Literatura, poder e resistência

O texto que se segue integra a pesquisa que estamos a desenvolver sobre a génese do Jornal Cultura, na qual pretendemos abordar a sua contribuição para a afirmação da literatura angolana na década de 50.

Em função da pertinência do tema, achamos por bem partilhar, neste espaço, parte da abordagem sobre o fenómeno literário na perspectiva histórica, sem pretensão alguma de fazer crítica literária. Contudo, reconhecemos haver interligação entre a crítica literária e a crítica histórica.

Uma vez que este assunto não constitui o foco da sua abordagem, admitimos a ideia que a literatura seja um meio de representação da realidade na qual o escritor e o leitor estão inseridos. Recriação da realidade, a literatura tem o poder de dirigir e reter a atenção do leitor para o objecto apresentado numa determinada perspectiva.

O seu poder manifesta-se igualmente na produção de um discurso hegemónico, colonial, de um lado, e, do outro lado, na criação de discurso literário anti-colonial, portanto, de resistência de um povo cuja voz, silenciada pelos escritores coloniais, ganha audiência.

O discurso hegemónico é aquele que permanente e invariavelmente exalta a figura do colonizador e a sua obra, sintetizadas no termo civilizar, realizada no seio dos povos supostamente incivilizados. A criação e a apresentação da imagem destes configuram já um acto de dominação colonial e de mobilização[1] em torno de um projecto de dominação – o colonialismo – ao qual a literatura esteve associada através do “enselvajamento”, entendido, aqui, como “a negação ou a debilitação do colonizado” ou, se quisermos ainda, a “criação de um conjunto de estereótipos” sobre o africano em quem não se reconhece capacidades intelectuais (PINTO, 2006, p. 42).

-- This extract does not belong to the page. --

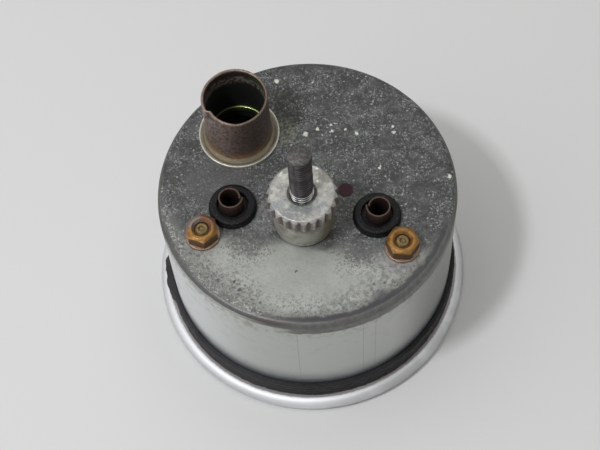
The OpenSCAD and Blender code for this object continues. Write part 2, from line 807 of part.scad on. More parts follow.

A dogmatização da barbárie encerra toda uma narrativa colonial baseada num conjunto de teorias produzidas, principalmente, no século XIX por filósofos e cientistas europeus como Hegel, Levy Bruhl, Arthur Gobineau, entre outros, que postularam a inexistência de civilização em África e a inferioridade do negro-africano.

Ora, o processo de apropriação (BOSI, 2002, p. 97)[2] da escrita pelos angolanos – que, curiosamente, ocorre no século XIX, particularmente, no último quartel deste em que foi consagrada a partilha de África[3] – possibilita a contestação ao poder colonial e, acima de tudo, o resgate e a perpetuação da cultura angolana, predominantemente oral.

Realizava-se, assim, uma obra consubstanciada na recolha e salvaguarda da cultura angolana que ficaria (NETO, 2009, p. 16) imortalizada na História de Angola, que, através dos seus filhos, encontrava um novo meio de resistência ao poder colonial.

Na verdade, a segunda metade do século XIX e, principalmente, o último quartel deste, constitui o início do processo de resgate do património cultural angolano e, apesar da ambiguidade discursiva, da produção literária alicerçada na cultura angolana por Joaquim Dias Cordeiro da Mata, cuja obra é constituída por Filosophia Popular em Provérbios Angolenses (1891), Cartilha Racional para Se Aprender a Ler o Kimbundu (ou língua Angolense) Escrita segundo a Cartilha Maternal do Dr. João de Deus (1892) e o Dicionário Kimbundu- Português (1893).

Este intelectual considerava que era necessário um renascimento africano em Angola por via da legitimação das línguas africanas, como o kimbundu, por meio das quais seriam transmitidos e apreendidos valores éticos e filosóficos (HAMILTON, 1975, p. 53).

A criação de um texto literário angolano configura um acto de afirmação da cultura, expressa pela língua, de uso proibido pelo colonizador, e constitui uma das etapas da luta pela conquista da independência cultural, total.

Outrossim, a arte de escrever permite a restauração da imagem do colonizado, o africano, deturpada pelo colonizador. De acordo com acordo com Lígia Mica (2016, p. 74), os escritores angolanos “trouxeram para a cena o homem [angolano] e a perspectiva angolana, assim como as tensões existentes nas relações entre colonizados e colonizadores”.

A afirmação da literatura moderna angolana, tema que será desenvolvido neste trabalho, ocorrerá num contexto marcado pela intolerância, perseguição e repressão contra os escritores angolanos que, apesar de “presos e acusados de actividades subversivas”, conservaram o espírito combativo das gerações de escritores que os precederam.


[1] Neste caso, da sociedade portuguesa.
[2] Corroboramos com a ideia deste autor, segundo a qual a apropriação das armas das armas culturais do colonizador pelo colonizado permite-lhe sobreviver, não havendo assim vitórias e derrotas absolutas, tanto de um quanto de outro.
[3] Através da Conferência de Berlim (1884-1885).